Second Week of December Recap

Josie Leavitt - December 15, 2014

As we enter the last 10 days before the holiday, it’s time for my recap of the previous week.
– Sales continue to be great. We are ahead of last year, even with the snow (and school snow days) and are continuing the trend of folks spending a lot more per purchase than they did last year or even the year before. Yes, we have lost some customers to the e-book world, but the ones who are buying physical books are buying heaps of them. Customers are finding that they can get a lot of shopping done at the store whether it’s for books, toys, games or stocking stuffers. We are happily wrapping and giving out sugar plums by the pound.
– Who knew that Pioneer Girl  by Laura Ingalls Wilder would be the hot book of the season that is 9780984504176utterly unavailable? I’m sure the publisher, South Dakota Historical Society, was taken by surprise as well, judging by the late date of the reprints.- Shipping issues continue to plague us. One distributor seems to have at least one box (if not two) go missing with every delivery. Theses errant boxes do eventually show up, but often it’s after someone’s deadline for their special order. Customers are not as understanding about these shipping issues as they could be. Of course, this makes sense because they all have deadlines, too. Another shipper seems to get our primary warehouse deliveries to us on time, but ones from our secondary warehouse take up to a week longer to arrive, which is several days later than normal. So, Elizabeth has spent a lot of time on the phone trying to sort this out and get things reshipped.
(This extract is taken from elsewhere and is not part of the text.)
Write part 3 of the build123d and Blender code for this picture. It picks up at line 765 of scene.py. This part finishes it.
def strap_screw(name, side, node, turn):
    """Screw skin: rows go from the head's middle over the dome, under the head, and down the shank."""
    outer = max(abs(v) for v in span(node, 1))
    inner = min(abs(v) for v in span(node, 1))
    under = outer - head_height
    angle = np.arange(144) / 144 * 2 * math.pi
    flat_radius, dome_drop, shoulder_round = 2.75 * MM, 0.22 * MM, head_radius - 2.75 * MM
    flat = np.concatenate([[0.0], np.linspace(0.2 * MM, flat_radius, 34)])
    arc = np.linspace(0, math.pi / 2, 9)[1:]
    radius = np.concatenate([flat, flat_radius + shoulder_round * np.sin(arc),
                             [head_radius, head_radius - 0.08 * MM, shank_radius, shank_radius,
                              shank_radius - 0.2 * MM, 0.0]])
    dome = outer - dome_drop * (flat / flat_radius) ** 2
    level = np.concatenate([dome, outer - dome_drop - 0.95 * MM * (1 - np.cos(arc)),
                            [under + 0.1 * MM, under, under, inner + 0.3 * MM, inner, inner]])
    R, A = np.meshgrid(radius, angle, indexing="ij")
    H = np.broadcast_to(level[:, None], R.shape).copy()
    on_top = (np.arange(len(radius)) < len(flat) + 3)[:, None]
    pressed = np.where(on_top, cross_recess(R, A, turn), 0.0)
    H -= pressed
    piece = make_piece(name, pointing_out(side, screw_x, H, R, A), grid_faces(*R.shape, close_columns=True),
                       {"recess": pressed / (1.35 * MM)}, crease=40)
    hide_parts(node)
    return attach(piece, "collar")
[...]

– One of our staffers, who loves the craziness of holiday shopping, had to go to California for her ailing sister. Darrilyn’s last workday of the year was Saturday. Being down one person is hard enough, but to lose someone who absolutely thrives on the chaos that is the holidays is a tough blow for the store. She and I created a tiny competition among the rest of the staff for who could sell the most of their five favorite books. Her top book is Being Mortal and it’s currently beating my top book, Nuts to You, by a tiny margin. But with 10 days left to go, it’s anyone’s game. And we’re all selling Darrilyn’s choices with gusto.
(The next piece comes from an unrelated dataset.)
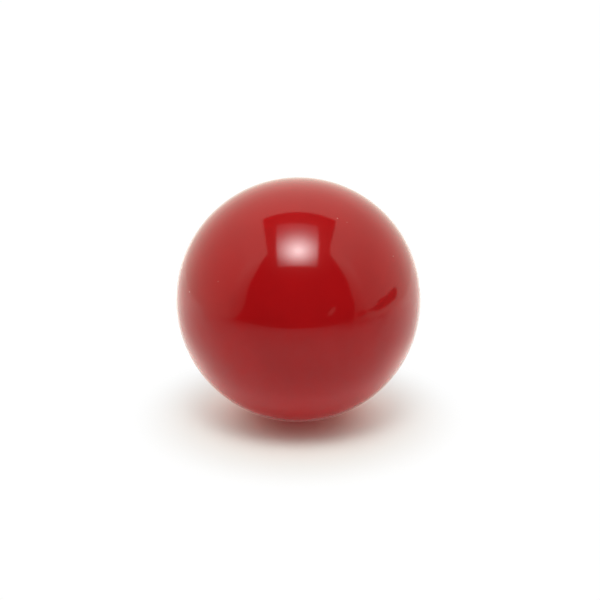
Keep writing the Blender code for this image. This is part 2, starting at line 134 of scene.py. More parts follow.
SLEEVE_BOTTOM = BALL_RADIUS - THUMB_DRILL_DEPTH + GAP
SPRING_MIDDLE = SLEEVE_BOTTOM + SLEEVE_FLOOR + GAP + SPRING_WAVE + SPRING_THICKNESS / 2
SLUG_BOTTOM = SPRING_MIDDLE + SPRING_WAVE + SPRING_THICKNESS / 2 + GAP
RING_BOTTOM = SLUG_BOTTOM + INDEX_RING_LEVEL + GAP
RING_TOP = RING_BOTTOM + INDEX_RING_HEIGHT
LOCK_HEIGHT = RING_TOP + GAP + LOCK_PIN_LEVEL + LOCK_PIN_DIAMETER / 2
O_RING_HEIGHT = BALL_RADIUS - O_RING_DEPTH

SLEEVE_RADIUS = SLEEVE_DIAMETER / 2
SLEEVE_INNER = SLEEVE_RADIUS - SLEEVE_WALL
SLUG_RADIUS = SLEEVE_INNER - SLUG_CLEARANCE
LOCK_RADIUS = SLUG_RADIUS + LOCK_PIN_REACH
SLOT_RADIUS = LOCK_RADIUS + GAP
RING_INNER = SLUG_RADIUS - INDEX_RING_WIDTH
O_RING_RADIUS = SLUG_RADIUS + O_RING_SQUEEZE - O_RING_SECTION / 2

# The tapes' rounded corners.
TAPE_CORNER = 0.003
TAPE_CORNER_START = 0.6  # the share of the tape's half width where its corners start to round

# How finely the shown surfaces are divided.
BALL_SIDES = 256
CAVITY_SIDES = 64
BORE_SIDES = 96
SMALL_SIDES = 48
ARC_POINTS = 9
TAPE_STEPS = 32
SPRING_EDGE_POINTS = 5
MERGE = 0.00001
SHARP_ANGLE = math.radians(30)
SKIN_ANGLE = math.radians(10)  # how far a face of the ball's outer skin may lean from the true sphere
ON_BALL = 0.00001  # how near the ball's surface a point counts as on it

AXIS_POINT = "axis_point"  # the attribute that keeps each point's place on its piece's own axis


# ---------------------------------------------------------------- axes

def grip_matrix():
    """The grip's own frame, level round the ball's back."""
    return Matrix.Rotation(math.radians(GRIP_TURN), 4, "Z") @ Matrix.Rotation(math.radians(90.0), 4, "Y")


def axis_matrix(tilt, side=0.0, shift=0.0):
    """A frame whose Z axis points out of the ball, tilted from the grip's +Y towards its +Z."""
    lean = Matrix.Rotation(math.radians(tilt - 90.0), 4, "X")
    turn = Matrix.Rotation(math.radians(side), 4, "Y")
    return grip_matrix() @ Matrix.Translation((shift, 0.0, 0.0)) @ lean @ turn


AXES = {
    "ball": Matrix.Identity(4),
    "thumb": axis_matrix(THUMB_TILT),
    "middle": axis_matrix(FINGER_TILT, -FINGER_SPLAY, -FINGER_PITCH),
    "middle_mouth": axis_matrix(FINGER_TILT, -FINGER_SIDE),
    "ring": axis_matrix(FINGER_TILT, FINGER_SPLAY, FINGER_PITCH),
    "ring_mouth": axis_matrix(FINGER_TILT, FINGER_SIDE),
    "pin": axis_matrix(PIN_TILT),
    "dot": axis_matrix(DOT_TILT),
}


# ---------------------------------------------------------------- shapes

def linked(name, mesh):
    """An object in the scene with that mesh."""
    obj = bpy.data.objects.new(name, mesh)
    bpy.context.scene.collection.objects.link(obj)
    return obj


def applied(obj):
    """The object with its modifiers applied to its mesh."""
    bpy.context.view_layer.update()
    graph = bpy.context.evaluated_depsgraph_get()
    mesh = bpy.data.meshes.new_from_object(obj.evaluated_get(graph))
    obj.modifiers.clear()
    obj.data = mesh
    return obj


def turned(name, profile, sides, loop=False):
    """A body turned about Z from (radius, height) points that run down its outer side."""
    edges = [(i, i + 1) for i in range(len(profile) - 1)]
    if loop:
        edges.append((len(profile) - 1, 0))
    mesh = bpy.data.meshes.new(name)
    mesh.from_pydata([(radius, 0.0, height) for radius, height in profile], edges, [])
    obj = linked(name, mesh)
    screw = obj.modifiers.new("turn", "SCREW")
    screw.steps = sides
    screw.render_steps = sides
    screw.use_merge_vertices = True
    screw.merge_threshold = MERGE
    return applied(obj)


def box(name, low, high):
    """A box between two corners."""
    mesh = bpy.data.meshes.new(name)
    form = bmesh.new()
    bmesh.ops.create_cube(form, size=1.0)
    for vertex in form.verts:
        for k in range(3):
            vertex.co[k] = low[k] + (vertex.co[k] + 0.5) * (high[k] - low[k])
    form.to_mesh(mesh)
    form.free()
    return linked(name, mesh)


def laid(obj, axis):
    """The object's mesh laid along one of the ball's axes."""
    obj.data.transform(AXES[axis])
    return obj


def combined(obj, operation, *others):
    """The object joined with other solids, or cut by them. The others are used up."""
    for other in others:
        boolean = obj.modifiers.new(other.name, "BOOLEAN")
        boolean.operation = operation
        boolean.solver = "EXACT"
        boolean.object = other
    applied(obj)
    for other in others:
        bpy.data.objects.remove(other)
    return obj


def arc(centre, radius, start, end, count=ARC_POINTS):
    """Points on a circle's arc from one angle to another, in degrees, both ends included."""
    turns = [math.radians(start + (end - start) * i / (count - 1)) for i in range(count)]
    return [(centre[0] + radius * math.cos(t), centre[1] + radius * math.sin(t)) for t in turns]


def surface_height(radius):
    """How high the ball's surface is, along any axis through its centre, at that distance from the axis."""
    return math.sqrt(BALL_RADIUS**2 - radius**2)


def surface_run(inner, outer, count=ARC_POINTS):
    """Points on the ball's surface between two distances from an axis, from the inner one to the outer."""
    radii = [inner + (outer - inner) * i / (count - 1) for i in range(count)]
    return [(radius, surface_height(radius)) for radius in radii]


def lip(bore_radius, lip_radius):
    """A rounded edge where a bore meets the ball's surface, from the bore's wall outwards."""
    height = surface_height(bore_radius + lip_radius) - lip_radius
    return arc((bore_radius + lip_radius, height), lip_radius, 180.0, 90.0)


def ball_profile(radius, sides, flat_height=None):
    """A half circle from top to bottom, ending in a small flat where one is given."""
    rings = sides // 2
    turns = [math.pi * k / rings for k in range(rings)]
    points = [(radius * math.sin(t), radius * math.cos(t)) for t in turns]
    if flat_height is None:
        return [*points, (0.0, -radius)]
    points = [point for point in points if point[1] > flat_height + ON_BALL]
    return [*points, (math.sqrt(radius**2 - flat_height**2), flat_height), (0.0, flat_height)]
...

– When one staffer goes down, the others step up. Short of cloning ourselves, there’s not much to be done except pick up extra shifts. Everyone has taken at least one of her shifts so we’re essentially covered, but it’s going to be a challenge this week until David comes back from college and helps save the day by working December 20th through 24th.
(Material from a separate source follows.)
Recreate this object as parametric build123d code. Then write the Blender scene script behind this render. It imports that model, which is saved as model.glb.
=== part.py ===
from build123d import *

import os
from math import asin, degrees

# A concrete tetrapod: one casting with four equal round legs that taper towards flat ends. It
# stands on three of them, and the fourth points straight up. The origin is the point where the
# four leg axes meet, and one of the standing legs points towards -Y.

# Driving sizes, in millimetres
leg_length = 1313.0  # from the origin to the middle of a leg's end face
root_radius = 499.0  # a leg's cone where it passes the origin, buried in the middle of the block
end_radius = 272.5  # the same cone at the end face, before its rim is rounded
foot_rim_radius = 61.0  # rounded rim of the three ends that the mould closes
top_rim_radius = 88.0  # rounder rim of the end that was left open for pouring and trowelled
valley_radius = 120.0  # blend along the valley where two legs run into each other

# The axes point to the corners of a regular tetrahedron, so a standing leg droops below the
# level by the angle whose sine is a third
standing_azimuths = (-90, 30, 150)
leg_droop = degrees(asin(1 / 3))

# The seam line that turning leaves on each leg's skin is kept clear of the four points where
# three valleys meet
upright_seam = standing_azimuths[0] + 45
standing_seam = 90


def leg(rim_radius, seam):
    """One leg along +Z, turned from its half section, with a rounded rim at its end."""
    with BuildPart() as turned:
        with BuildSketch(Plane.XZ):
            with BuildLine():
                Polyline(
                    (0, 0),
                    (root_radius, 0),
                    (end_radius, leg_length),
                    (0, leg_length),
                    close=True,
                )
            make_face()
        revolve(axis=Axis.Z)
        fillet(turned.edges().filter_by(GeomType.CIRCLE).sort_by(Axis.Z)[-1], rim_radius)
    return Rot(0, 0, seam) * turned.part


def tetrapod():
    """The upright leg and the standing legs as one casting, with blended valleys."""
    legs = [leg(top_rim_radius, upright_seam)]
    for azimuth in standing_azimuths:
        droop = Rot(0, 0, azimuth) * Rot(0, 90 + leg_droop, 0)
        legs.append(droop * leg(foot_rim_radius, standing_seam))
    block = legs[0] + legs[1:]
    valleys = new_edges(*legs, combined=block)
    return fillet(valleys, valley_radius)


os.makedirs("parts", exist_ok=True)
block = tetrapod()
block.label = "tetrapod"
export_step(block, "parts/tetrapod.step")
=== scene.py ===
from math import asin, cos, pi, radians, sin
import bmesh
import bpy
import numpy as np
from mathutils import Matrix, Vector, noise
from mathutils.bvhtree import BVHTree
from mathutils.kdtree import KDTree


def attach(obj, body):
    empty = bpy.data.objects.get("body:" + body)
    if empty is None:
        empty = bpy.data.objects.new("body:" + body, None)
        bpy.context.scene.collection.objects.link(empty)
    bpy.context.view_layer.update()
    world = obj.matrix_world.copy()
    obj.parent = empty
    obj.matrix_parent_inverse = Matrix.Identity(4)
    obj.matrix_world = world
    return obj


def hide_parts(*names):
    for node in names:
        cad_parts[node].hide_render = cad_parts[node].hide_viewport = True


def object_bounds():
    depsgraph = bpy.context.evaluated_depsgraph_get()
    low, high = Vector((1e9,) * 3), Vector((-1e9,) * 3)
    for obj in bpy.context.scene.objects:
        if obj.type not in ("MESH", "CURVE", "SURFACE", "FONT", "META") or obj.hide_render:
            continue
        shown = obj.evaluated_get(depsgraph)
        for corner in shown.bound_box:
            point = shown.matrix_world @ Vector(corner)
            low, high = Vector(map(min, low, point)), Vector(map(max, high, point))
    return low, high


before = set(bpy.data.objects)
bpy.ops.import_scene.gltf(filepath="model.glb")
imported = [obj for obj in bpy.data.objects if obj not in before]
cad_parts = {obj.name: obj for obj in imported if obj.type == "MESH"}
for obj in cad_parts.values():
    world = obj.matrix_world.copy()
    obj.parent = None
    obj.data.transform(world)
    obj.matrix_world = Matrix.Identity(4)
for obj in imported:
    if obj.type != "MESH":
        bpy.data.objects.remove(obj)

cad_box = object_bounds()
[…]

– Th first big snowstorm of the year took not one day but two to finally get out of town. The first hit caused us to close early on Wednesday because the roads were looking really bad. The second blast of the storm caused so much tree damage at my house that until all my neighbors helped clear the trees, the snowplow man couldn’t come. Staffers who live in Burlington were able to come in at the regular time. I wasn’t able to get there until after one. We were all just grateful that didn’t happen on the weekend.
– The only thing that I’d like to change about this season is the music. We are stuck on the same bad five CDs and I’m starting to lose my mind with Barbra Streisand’s version of Jingle Bells.